The principal environmental issues in Peru are water pollution, soil erosion, pollution and deforestation.  Although these issues are problematic and equally destructive, the Peruvian Environmental ministry has been developing regulation and laws to decrease the amount of pollution created in major cities and have been making policies in order to decrease the present deforestation rate in Peru.

Emissions

The Economic Commission for Latin America and the Caribbean (ECLAC) estimates that the economic losses related to climate change could reach over 15% of national gross domestic product (GDP) by 2100. In 2010, Peruvian greenhouse gas emissions represented only 0.4% of global emissions. However, emissions are rising nationwide – particularly in the energy and transport sectors. In an effort to combat this, the Government of Peru approved a law to establish a national greenhouse gas inventory system called INFOCARBONO. INFOCARBONO will enable different ministries to include greenhouse gas management in their work.

Deforestation
 
Deforestation is a growing problem in the world today, especially concerning the amazonian rainforest. In recent years deforestation has increased and deforestation now causes about 18% of green house emissions. Peru has the fourth largest area of rainforest in the world, which covers nearly 60% of its territory (70 million hectares). Unfortunately, the deforestation rate in Peru is .35%-.5%, which is approximately 250,000 hectares cut down annually. Deforestation in Peru is largely a result of subsistence farming resulting from migrant farmers exploiting the squatter's law which allows citizens to get public land if they can prove that they have lived there for 5 years. More deforestation though, is caused by both legal and illegal logging, mining, petroleum drilling and road development.

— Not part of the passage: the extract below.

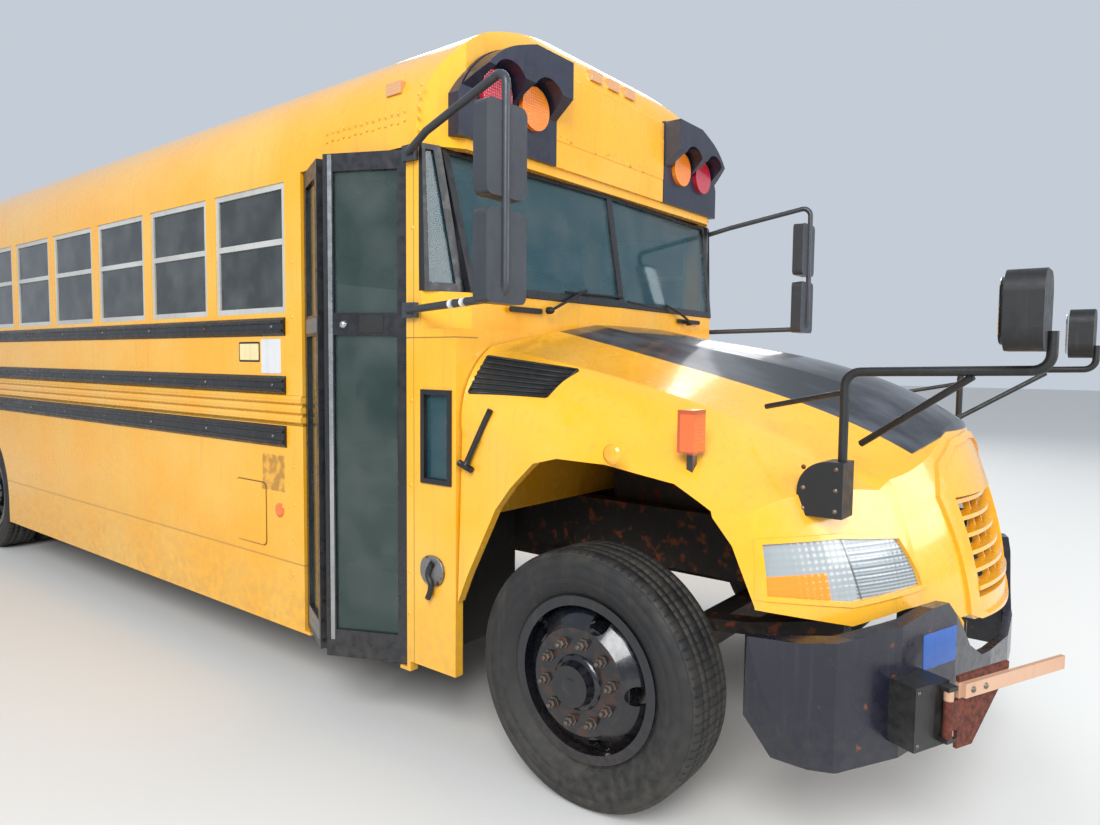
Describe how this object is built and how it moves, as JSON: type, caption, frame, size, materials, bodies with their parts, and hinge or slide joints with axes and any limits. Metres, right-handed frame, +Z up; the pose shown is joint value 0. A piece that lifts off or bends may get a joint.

Antonio Brack Egg, the Environmental minister in Peru, has said that deforestation is mostly caused by Andean farmers migrating to the Amazon, by new roads and gold mining, he plays down the contribution to deforestation caused by oil and gas companies.

The Peruvian government has said that 80% of Peru's primary forest can be saved or protected. Mr. Brack has said that his ministry has calculated that Peru needs about $25 million a year for the next 10 years to be able to conserve at least 54 million hectares. That the Peruvian government has committed $5 million a year and is looking for $20 million a year from the international community. He continues that 52 million hectares will be divided into 4 parts, 17 million hectares of national parks which are already in existence, 12 million hectares for 42 indigenous groups, 12 million hectares for sustainable forestry development, and 5 million for Eco-tourism. Germany has already committed $5 million for the national Parks, Holland is interested in funding for indigenous groups and Mr. Brack is hoping for funds from Britain, Japan and Finland.  The Environmental minister is also asking for 3,000 environmental police to try and stop deforestation in remote areas.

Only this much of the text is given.